## Set exercise
Begin at the first line and end at the line containing "const stripSetback = 2.5;". Extract exactly those lines.

## Recorded data
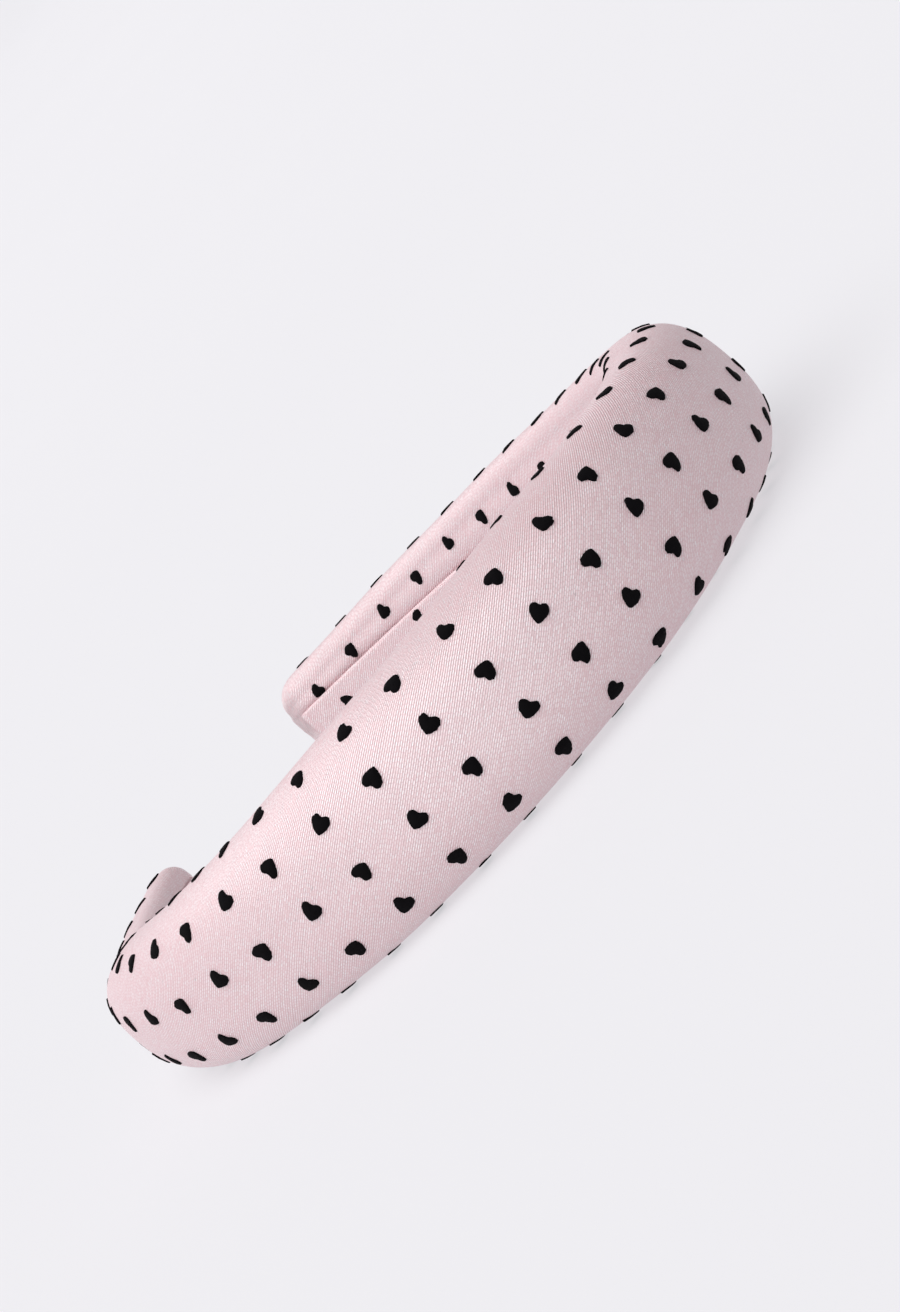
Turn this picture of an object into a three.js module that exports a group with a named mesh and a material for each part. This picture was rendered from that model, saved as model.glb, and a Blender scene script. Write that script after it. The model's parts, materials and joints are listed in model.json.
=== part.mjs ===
import * as THREE from 'three';

// Heart headband: a padded satin hairband, domed outside and flat inside, with a lining strip.
// Millimetres, +Z up. The band lies on its side: the crown faces -Y and both arms run towards +Y.

// Driving dimensions of the band
const armLength = 196.6; // along the band's widest line, from the middle of the crown to a tip
const crownWidth = 31.2; // across the band in the middle of the crown
const crownRadius = 55.5; // bend of the widest line in the middle of the crown
const padHeight = 12.8; // dome of the pad above its widest line, in the middle of the crown
const backDepth = 2.9; // from the widest line in to the flat inner face
const domeExponent = 2.6; // superellipse of the domed side: 2 is an ellipse, more is squarer
const tipRounding = 5; // length over which a tip closes
const tipCorner = 4.5; // how far each tip narrows at its end, on either side
const tipEdge = 0.3; // thickness left at the very end of a tip, as a share of the thickness before it

// Driving dimensions of the lining strip
const stripWidth = 8;
const stripThickness = 1.2;
const stripBevel = 0.4;
const stripGap = 0.3; // clearance between the strip and the cover
const stripSetback = 2.5; // the strip stops this far short of the very end of a tip

// Fineness of the solids
const flatLength = 8; // the one straight stretch, in the middle of the crown
const armSteps = 34;
const closingSteps = 5;
const domeSteps = 16;
const cornerSteps = 3;
const tracingSteps = 400;

// How the band changes along an arm: `along` is the share of the arm's length from the crown to the
// tip, and `share` is a share of the size named in the table's comment.
const tightness = [ // of the crown's bend, 1 / crownRadius
  { along: 0.0, share: 1.0 },
  { along: 0.2, share: 0.949 },
  { along: 0.4, share: 0.873 },
  { along: 0.6, share: 0.404 },
  { along: 0.8, share: 0.343 },
  { along: 1.0, share: 0.365 },
];
const widths = [ // of crownWidth
  { along: 0.0, share: 1.0 },
  { along: 0.25, share: 0.91 },
  { along: 0.5, share: 0.755 },
  { along: 0.75, share: 0.67 },
  { along: 1.0, share: 0.6 },
];
const heights = [ // of padHeight
  { along: 0.0, share: 1.0 },
  { along: 0.33, share: 0.955 },
  { along: 0.67, share: 0.875 },
  { along: 1.0, share: 0.64 },
];

// Reads a table at any place along the arm: a smooth curve through its rows that never overshoots
// them, level in the middle of the crown because the other arm mirrors this one.
function readTable(table, along) {
  const place = THREE.MathUtils.clamp(along, 0, 1);
  const steps = table.slice(1).map((row, i) => row.along - table[i].along);
  const slopes = steps.map((step, i) => (table[i + 1].share - table[i].share) / step);
  const turns = table.map((row, i) => {
    if (i === 0) return 0;
    if (i === table.length - 1) return slopes[i - 1];
    return slopes[i - 1] * slopes[i] > 0 ? 2 / (1 / slopes[i - 1] + 1 / slopes[i]) : 0;
  });
  const last = table.length - 2;
  const i = Math.min(last, Math.max(0, table.findIndex((row) => row.along > place) - 1));
  const row = place >= 1 ? last : i;
  const t = (place - table[row].along) / steps[row];
  const start = table[row].share;
  const end = table[row + 1].share;
  return start * (2 * t ** 3 - 3 * t ** 2 + 1) + end * (3 * t ** 2 - 2 * t ** 3)
    + steps[row] * (turns[row] * (t ** 3 - 2 * t ** 2 + t) + turns[row + 1] * (t ** 3 - t ** 2));
}

// Traces the widest line from the crown along one arm: the direction turns by the bend at each step.
// Gives a function from arc length to the place and direction there.
function traceArm() {
  const step = armLength / tracingSteps;
  const trace = [{ x: 0, y: 0, angle: 0 }];
  for (let i = 1; i <= tracingSteps; i += 1) {
    const before = trace[i - 1];
    const turn = step * readTable(tightness, (i - 0.5) / tracingSteps) / crownRadius;
    const middle = before.angle + turn / 2;
    trace.push({
      x: before.x + step * Math.cos(middle),
      y: before.y + step * Math.sin(middle),
      angle: before.angle + turn,
    });
  }
  return (length) => {
    const place = Math.min(tracingSteps - 1, Math.floor(length / step));
    const t = length / step - place;
    const [from, to] = [trace[place], trace[place + 1]];
    return {
      x: THREE.MathUtils.lerp(from.x, to.x, t),
      y: THREE.MathUtils.lerp(from.y, to.y, t),
      angle: THREE.MathUtils.lerp(from.angle, to.angle, t),
    };
  };
}

// The band's section, as [out, up] pairs: `out` from the line of the widest points, `up` across the
// band. It runs over the dome from the upper edge to the lower one and back along the flat side.
function coverSection(halfWidth, height, depth) {
  const points = [];
  for (let i = 0; i <= domeSteps; i += 1) {
    const turn = Math.PI * (0.5 - i / domeSteps);
    const reach = Math.max(0, Math.cos(turn)) ** (2 / domeExponent);
    const rise = Math.sign(turn) * Math.abs(Math.sin(turn)) ** (2 / domeExponent);
    points.push([height * reach, halfWidth * rise]);
  }
  for (let i = 1; i <= cornerSteps; i += 1) {
    const turn = (Math.PI / 2) * (i / cornerSteps);
    points.push([-depth * Math.sin(turn), -halfWidth + depth * (1 - Math.cos(turn))]);
  }
  for (let i = cornerSteps; i >= 1; i -= 1) {
    const turn = (Math.PI / 2) * (i / cornerSteps);
    points.push([-depth * Math.sin(turn), halfWidth - depth * (1 - Math.cos(turn))]);
  }
  return points;
}

// The strip's section: a flat bar with its outer edges bevelled, lying on the cover's flat side.
function stripSection() {
  const outer = -backDepth - stripGap;
  const inner = outer - stripThickness;
  const half = stripWidth / 2;
  return [
    [outer, half],
    [outer, -half],
    [inner + stripBevel, -half],
    [inner, -half + stripBevel],
    [inner, half - stripBevel],
    [inner + stripBevel, half],
  ];
}

// Places a section at an arc length: outwards is to the outside of the bend.
function placeSection(section, place) {
  const out = [Math.sin(place.angle), -Math.cos(place.angle)];
  return section.map(([reach, rise]) => new THREE.Vector3(
    place.x + reach * out[0],
    place.y + reach * out[1],
    rise,
  ));
}

// Mirrors one arm's rings to the other arm and joins them through the crown's straight stretch.
function bothArms(rings) {
  const mirrored = rings.map((ring) => ring.map((point) => new THREE.Vector3(-point.x, point.y, point.z)));
  return [...mirrored.reverse(), ...rings];
}

// Skins a row of rings and closes both ends with fans. Every ring runs the same way round.
function skin(rings) {
  const count = rings[0].length;
  const positions = rings.flat().flatMap((point) => point.toArray());
  const triangles = [];
  for (let i = 0; i + 1 < rings.length; i += 1) {
    for (let j = 0; j < count; j += 1) {
      const here = i * count + j;
      const beside = i * count + ((j + 1) % count);
      triangles.push(here, beside, beside + count, here, beside + count, here + count);
    }
  }
  const lastRing = (rings.length - 1) * count;
  for (let j = 1; j + 1 < count; j += 1) {
    triangles.push(0, j + 1, j);
    triangles.push(lastRing, lastRing + j, lastRing + j + 1);
  }
  const geometry = new THREE.BufferGeometry();
  geometry.setAttribute('position', new THREE.Float32BufferAttribute(positions, 3));
  geometry.setIndex(triangles);
  geometry.computeVertexNormals();
  return geometry;
}

const placeOnArm = traceArm();
const closingStart = armLength - tipRounding;

// Arc lengths of the rings from the crown's straight stretch to `end`.
function armStations(end) {
  const start = flatLength / 2;
  return Array.from({ length: armSteps + 1 }, (_, i) => THREE.MathUtils.lerp(start, end, i / armSteps));
}

// Padded cover: the tips close along a quarter ellipse, in width and in thickness.
function coverRings() {
  const sectionAt = (length, closed) => {
    const along = length / armLength;
    const halfWidth = crownWidth / 2 * readTable(widths, along) - tipCorner * (1 - closed);
    const thick = THREE.MathUtils.lerp(tipEdge, 1, closed);
    const section = coverSection(halfWidth, padHeight * readTable(heights, along) * thick, backDepth * thick);
    return placeSection(section, placeOnArm(length));
  };
  const rings = armStations(closingStart).map((length) => sectionAt(length, 1));
  for (let i = 1; i <= closingSteps; i += 1) {
    const turn = (Math.PI / 2) * (i / closingSteps);
    rings.push(sectionAt(closingStart + tipRounding * Math.sin(turn), Math.cos(turn)));
  }
  return bothArms(rings);
}

// Lining strip: one width from tip to tip, on the cover's flat side.
function stripRings() {
  const section = stripSection();
  const stations = armStations(armLength - stripSetback);
  return bothArms(stations.map((length) => placeSection(section, placeOnArm(length))));
}

// The angle at which the band rests on its side: the lower hull of all points seen along X, read
// where it passes under the balance point, is the line that touches the surface.
function restingLean(points, balance) {
  const sorted = points.map((point) => [point.y, point.z]).sort((a, b) => a[0] - b[0] || a[1] - b[1]);
  const hull = [];
  sorted.forEach((point) => {
    while (hull.length > 1) {
      const [a, b] = hull.slice(-2);
      if ((b[0] - a[0]) * (point[1] - a[1]) - (b[1] - a[1]) * (point[0] - a[0]) > 0) break;
      hull.pop();
    }
    hull.push(point);
  });
  const next = hull.findIndex((point) => point[0] > balance);
  const [from, to] = [hull[next - 1], hull[next]];
  return Math.atan2(to[1] - from[1], to[0] - from[0]);
}

const satin = new THREE.MeshStandardMaterial({ color: 0xe4ccd1, roughness: 0.45, metalness: 0 });
const stripSatin = new THREE.MeshStandardMaterial({ color: 0xddc2c8, roughness: 0.5, metalness: 0 });

const coverPoints = coverRings();
const cover = new THREE.Mesh(skin(coverPoints), satin);
cover.name = 'padded_cover';

const strip = new THREE.Mesh(skin(stripRings()), stripSatin);
strip.name = 'lining_strip';

// Leans the band onto its rest, then stands it on Z = 0 with its box centred on the origin.
const allPoints = coverPoints.flat();
const balance = allPoints.reduce((sum, point) => sum + point.y, 0) / allPoints.length;
const leaned = new THREE.Group();
leaned.rotation.x = -restingLean(allPoints, balance);
leaned.add(cover, strip);
leaned.updateMatrixWorld(true);

const reach = new THREE.Box3().setFromObject(leaned, true);
const headband = new THREE.Group();
headband.position.set(
  -(reach.min.x + reach.max.x) / 2,
  -(reach.min.y + reach.max.y) / 2,
  -reach.min.z,
);
headband.add(leaned);

export default headband;
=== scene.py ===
import json
import math

import bpy
import numpy as np
from mathutils import Matrix

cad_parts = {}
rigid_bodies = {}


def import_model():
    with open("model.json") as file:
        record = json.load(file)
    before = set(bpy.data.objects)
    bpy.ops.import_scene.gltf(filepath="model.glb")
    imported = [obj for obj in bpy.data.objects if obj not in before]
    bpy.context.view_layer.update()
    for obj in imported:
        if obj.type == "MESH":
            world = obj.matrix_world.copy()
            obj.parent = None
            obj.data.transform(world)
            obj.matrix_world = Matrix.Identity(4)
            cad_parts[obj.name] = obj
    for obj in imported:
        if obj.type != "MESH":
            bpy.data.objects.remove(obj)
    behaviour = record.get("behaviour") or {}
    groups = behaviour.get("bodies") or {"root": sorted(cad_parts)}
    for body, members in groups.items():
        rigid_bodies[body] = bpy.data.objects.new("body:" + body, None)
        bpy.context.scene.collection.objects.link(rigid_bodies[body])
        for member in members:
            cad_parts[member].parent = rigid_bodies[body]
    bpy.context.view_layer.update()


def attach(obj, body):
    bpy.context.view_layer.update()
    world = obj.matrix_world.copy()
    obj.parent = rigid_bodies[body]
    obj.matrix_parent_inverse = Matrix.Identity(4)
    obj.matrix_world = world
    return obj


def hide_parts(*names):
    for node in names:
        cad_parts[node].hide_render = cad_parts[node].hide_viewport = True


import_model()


# Camera: a long lens beside the crown, a little above the table, rolled on its side by nearly
# fifty degrees, so that the band runs up the upright frame from lower left to upper right.
camera_place = (-0.34520, -0.81709, 0.15534)
camera_azimuth = math.radians(-23.606)
camera_elevation = math.radians(9.110)
camera_roll = math.radians(-48.589)
camera_lens = 153.11

camera_back = np.array([
    math.sin(camera_azimuth) * math.cos(camera_elevation),
    -math.cos(camera_azimuth) * math.cos(camera_elevation),
    math.sin(camera_elevation),
])
level_right = np.array([math.cos(camera_azimuth), math.sin(camera_azimuth), 0.0])
level_up = np.cross(camera_back, level_right)
camera_right = math.cos(camera_roll) * level_right + math.sin(camera_roll) * level_up
camera_up = np.cross(camera_back, camera_right)

camera_data = bpy.data.cameras.new("camera")
camera_data.lens = camera_lens
camera_data.clip_start = 0.05
camera_data.clip_end = 60.0
camera = bpy.data.objects.new("camera", camera_data)
bpy.context.scene.collection.objects.link(camera)
turned = np.eye(4)
turned[:3, 0] = camera_right
turned[:3, 1] = camera_up
turned[:3, 2] = camera_back
turned[:3, 3] = camera_place
camera.matrix_world = Matrix(turned.tolist())
bpy.context.scene.camera = camera


# Padded cover: rose satin cut on the bias and pulled tight over a foam pad on a springy band. It
# goes round both edges on to the inner face, where it is eased in under the lining strip, and it
# is tucked in at the tips. Sizes in millimetres, in the band's own frame, widest line at z = 0.
arm_length = 196.6
crown_width = 31.2
crown_radius = 55.5
pad_height = 12.8
back_depth = 2.9
dome_exponent = 2.6
tip_rounding = 5.0
tip_corner = 4.5
tip_edge = 0.3
strip_width = 8.0
resting_lean = math.radians(-2.330404)
band_place = np.array([0.0, -72.31779, 15.57740])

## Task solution
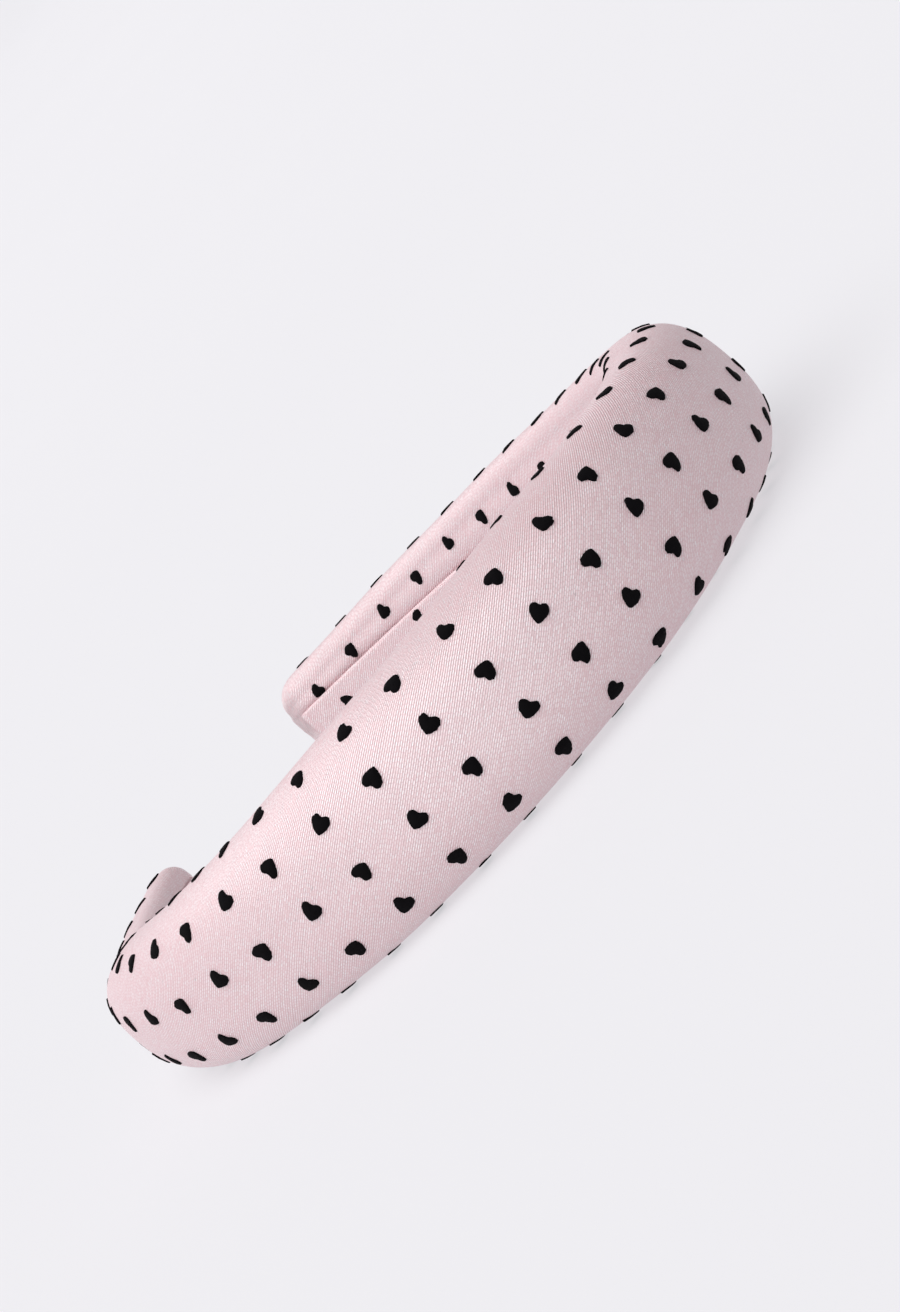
Turn this picture of an object into a three.js module that exports a group with a named mesh and a material for each part. This picture was rendered from that model, saved as model.glb, and a Blender scene script. Write that script after it. The model's parts, materials and joints are listed in model.json.
=== part.mjs ===
import * as THREE from 'three';

// Heart headband: a padded satin hairband, domed outside and flat inside, with a lining strip.
// Millimetres, +Z up. The band lies on its side: the crown faces -Y and both arms run towards +Y.

// Driving dimensions of the band
const armLength = 196.6; // along the band's widest line, from the middle of the crown to a tip
const crownWidth = 31.2; // across the band in the middle of the crown
const crownRadius = 55.5; // bend of the widest line in the middle of the crown
const padHeight = 12.8; // dome of the pad above its widest line, in the middle of the crown
const backDepth = 2.9; // from the widest line in to the flat inner face
const domeExponent = 2.6; // superellipse of the domed side: 2 is an ellipse, more is squarer
const tipRounding = 5; // length over which a tip closes
const tipCorner = 4.5; // how far each tip narrows at its end, on either side
const tipEdge = 0.3; // thickness left at the very end of a tip, as a share of the thickness before it

// Driving dimensions of the lining strip
const stripWidth = 8;
const stripThickness = 1.2;
const stripBevel = 0.4;
const stripGap = 0.3; // clearance between the strip and the cover
const stripSetback = 2.5; // the strip stops this far short of the very end of a tip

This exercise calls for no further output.